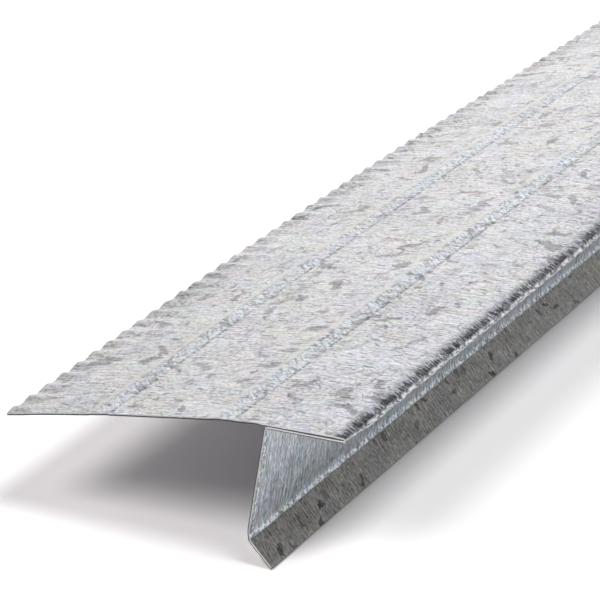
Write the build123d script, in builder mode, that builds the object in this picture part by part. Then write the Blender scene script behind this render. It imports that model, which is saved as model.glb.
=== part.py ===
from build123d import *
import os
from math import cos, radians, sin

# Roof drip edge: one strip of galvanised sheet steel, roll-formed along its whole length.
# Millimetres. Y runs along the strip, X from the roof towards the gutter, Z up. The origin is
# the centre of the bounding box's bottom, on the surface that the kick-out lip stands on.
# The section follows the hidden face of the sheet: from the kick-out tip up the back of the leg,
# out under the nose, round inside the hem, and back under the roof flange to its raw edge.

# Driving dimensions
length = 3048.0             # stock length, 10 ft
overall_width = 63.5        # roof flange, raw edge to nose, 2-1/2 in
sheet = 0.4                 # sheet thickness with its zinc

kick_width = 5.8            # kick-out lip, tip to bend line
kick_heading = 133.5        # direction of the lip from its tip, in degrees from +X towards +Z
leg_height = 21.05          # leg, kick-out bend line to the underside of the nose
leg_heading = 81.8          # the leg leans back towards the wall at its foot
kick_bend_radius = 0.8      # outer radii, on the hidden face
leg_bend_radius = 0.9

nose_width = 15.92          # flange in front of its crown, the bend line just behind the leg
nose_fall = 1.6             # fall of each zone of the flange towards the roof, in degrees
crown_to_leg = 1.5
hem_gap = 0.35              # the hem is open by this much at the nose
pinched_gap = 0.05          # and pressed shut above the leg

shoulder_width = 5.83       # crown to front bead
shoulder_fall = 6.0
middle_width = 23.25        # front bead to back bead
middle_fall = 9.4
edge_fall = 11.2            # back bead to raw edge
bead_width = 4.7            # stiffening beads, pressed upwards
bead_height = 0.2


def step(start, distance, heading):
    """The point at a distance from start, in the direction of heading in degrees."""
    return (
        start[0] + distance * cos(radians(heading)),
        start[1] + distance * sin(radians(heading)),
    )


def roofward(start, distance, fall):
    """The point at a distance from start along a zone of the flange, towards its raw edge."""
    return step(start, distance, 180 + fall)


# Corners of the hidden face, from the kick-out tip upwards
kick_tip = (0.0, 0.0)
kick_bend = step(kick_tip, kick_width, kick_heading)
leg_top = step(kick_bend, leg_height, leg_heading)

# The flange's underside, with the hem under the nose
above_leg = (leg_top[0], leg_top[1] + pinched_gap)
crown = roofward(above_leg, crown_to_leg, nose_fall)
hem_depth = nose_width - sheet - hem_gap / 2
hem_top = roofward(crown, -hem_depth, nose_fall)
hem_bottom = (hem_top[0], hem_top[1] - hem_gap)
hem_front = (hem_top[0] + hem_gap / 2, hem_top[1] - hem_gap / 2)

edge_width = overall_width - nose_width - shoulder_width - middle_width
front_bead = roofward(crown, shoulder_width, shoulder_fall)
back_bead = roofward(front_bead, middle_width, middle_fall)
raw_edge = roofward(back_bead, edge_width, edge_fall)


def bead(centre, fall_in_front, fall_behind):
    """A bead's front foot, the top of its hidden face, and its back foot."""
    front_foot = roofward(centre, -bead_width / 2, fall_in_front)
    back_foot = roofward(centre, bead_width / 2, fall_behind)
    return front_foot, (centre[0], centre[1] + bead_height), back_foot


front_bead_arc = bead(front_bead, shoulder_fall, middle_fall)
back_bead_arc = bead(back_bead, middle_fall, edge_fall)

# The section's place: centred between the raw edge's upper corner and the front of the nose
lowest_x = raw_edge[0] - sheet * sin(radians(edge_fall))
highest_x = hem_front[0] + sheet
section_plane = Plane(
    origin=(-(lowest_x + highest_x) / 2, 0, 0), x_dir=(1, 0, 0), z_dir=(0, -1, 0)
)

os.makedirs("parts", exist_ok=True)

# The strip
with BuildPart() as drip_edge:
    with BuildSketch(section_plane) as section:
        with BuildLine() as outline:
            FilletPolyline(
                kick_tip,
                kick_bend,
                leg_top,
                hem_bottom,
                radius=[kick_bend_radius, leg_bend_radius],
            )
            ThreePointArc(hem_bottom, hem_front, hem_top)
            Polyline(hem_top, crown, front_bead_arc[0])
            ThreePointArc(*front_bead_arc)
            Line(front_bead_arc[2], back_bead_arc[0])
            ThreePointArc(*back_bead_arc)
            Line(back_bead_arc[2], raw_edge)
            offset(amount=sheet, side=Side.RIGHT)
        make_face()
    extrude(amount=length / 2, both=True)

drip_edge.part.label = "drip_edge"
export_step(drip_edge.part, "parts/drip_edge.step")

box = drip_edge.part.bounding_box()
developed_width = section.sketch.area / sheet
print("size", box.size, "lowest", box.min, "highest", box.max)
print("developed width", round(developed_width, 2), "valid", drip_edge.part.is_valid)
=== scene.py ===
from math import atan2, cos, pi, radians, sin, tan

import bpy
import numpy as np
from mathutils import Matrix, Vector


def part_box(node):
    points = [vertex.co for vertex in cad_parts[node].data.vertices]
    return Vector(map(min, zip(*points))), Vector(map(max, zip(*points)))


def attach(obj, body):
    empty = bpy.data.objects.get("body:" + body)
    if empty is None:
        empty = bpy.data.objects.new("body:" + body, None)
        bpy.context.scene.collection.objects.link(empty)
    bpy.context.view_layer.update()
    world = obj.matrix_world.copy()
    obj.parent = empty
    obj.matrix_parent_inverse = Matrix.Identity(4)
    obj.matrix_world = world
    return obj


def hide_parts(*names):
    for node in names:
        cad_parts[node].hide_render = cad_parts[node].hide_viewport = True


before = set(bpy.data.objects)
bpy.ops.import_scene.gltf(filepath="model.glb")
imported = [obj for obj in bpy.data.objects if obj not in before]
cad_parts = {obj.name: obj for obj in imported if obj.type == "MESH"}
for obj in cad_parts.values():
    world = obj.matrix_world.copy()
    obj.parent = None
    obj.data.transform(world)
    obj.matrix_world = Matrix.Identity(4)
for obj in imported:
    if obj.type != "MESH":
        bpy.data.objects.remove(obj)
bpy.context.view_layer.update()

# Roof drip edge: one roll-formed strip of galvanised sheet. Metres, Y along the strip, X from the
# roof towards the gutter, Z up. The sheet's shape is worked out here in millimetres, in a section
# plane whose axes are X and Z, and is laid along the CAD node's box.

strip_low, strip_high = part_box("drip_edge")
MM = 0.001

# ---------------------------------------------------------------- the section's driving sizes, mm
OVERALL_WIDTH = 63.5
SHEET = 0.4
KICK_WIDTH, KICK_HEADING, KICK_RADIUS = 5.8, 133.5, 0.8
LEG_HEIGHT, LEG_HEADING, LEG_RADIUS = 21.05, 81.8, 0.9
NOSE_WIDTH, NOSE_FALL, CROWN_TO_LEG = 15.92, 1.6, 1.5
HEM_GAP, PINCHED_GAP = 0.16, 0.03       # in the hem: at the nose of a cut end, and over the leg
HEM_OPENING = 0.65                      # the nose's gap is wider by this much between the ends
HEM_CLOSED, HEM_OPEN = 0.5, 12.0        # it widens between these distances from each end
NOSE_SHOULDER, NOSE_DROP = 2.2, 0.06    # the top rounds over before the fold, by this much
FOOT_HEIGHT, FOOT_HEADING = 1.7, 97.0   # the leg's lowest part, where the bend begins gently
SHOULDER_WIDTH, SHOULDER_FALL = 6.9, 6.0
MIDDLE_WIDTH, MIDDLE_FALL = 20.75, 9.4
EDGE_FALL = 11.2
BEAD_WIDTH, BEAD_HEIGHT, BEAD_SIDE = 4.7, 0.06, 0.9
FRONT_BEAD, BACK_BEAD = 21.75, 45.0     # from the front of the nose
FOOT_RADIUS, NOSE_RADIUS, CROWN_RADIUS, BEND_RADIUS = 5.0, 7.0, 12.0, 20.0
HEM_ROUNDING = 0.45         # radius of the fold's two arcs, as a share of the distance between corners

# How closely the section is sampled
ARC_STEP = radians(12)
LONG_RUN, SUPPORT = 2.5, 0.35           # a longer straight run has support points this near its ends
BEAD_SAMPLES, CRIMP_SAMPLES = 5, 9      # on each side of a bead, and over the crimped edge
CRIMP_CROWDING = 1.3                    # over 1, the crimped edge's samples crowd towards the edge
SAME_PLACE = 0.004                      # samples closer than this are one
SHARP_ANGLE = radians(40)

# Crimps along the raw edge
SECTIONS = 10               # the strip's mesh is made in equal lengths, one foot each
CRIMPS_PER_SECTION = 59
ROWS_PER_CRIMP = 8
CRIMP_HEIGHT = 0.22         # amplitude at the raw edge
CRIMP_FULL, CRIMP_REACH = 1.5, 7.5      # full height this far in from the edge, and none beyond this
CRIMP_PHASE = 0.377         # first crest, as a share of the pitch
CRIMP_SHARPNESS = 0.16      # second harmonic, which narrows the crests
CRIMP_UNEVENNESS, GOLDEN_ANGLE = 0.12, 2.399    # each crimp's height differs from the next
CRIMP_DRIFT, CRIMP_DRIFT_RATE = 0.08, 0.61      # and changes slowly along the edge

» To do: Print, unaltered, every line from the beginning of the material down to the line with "# out under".

» Output for this exercise:
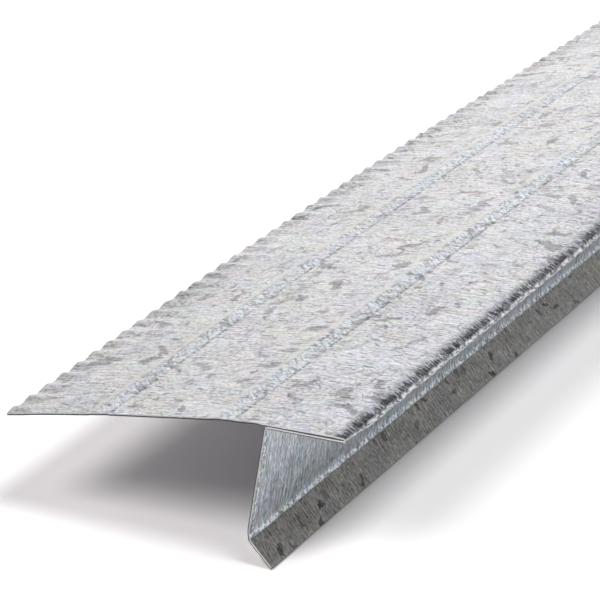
Write the build123d script, in builder mode, that builds the object in this picture part by part. Then write the Blender scene script behind this render. It imports that model, which is saved as model.glb.
=== part.py ===
from build123d import *
import os
from math import cos, radians, sin

# Roof drip edge: one strip of galvanised sheet steel, roll-formed along its whole length.
# Millimetres. Y runs along the strip, X from the roof towards the gutter, Z up. The origin is
# the centre of the bounding box's bottom, on the surface that the kick-out lip stands on.
# The section follows the hidden face of the sheet: from the kick-out tip up the back of the leg,
# out under the nose, round inside the hem, and back under the roof flange to its raw edge.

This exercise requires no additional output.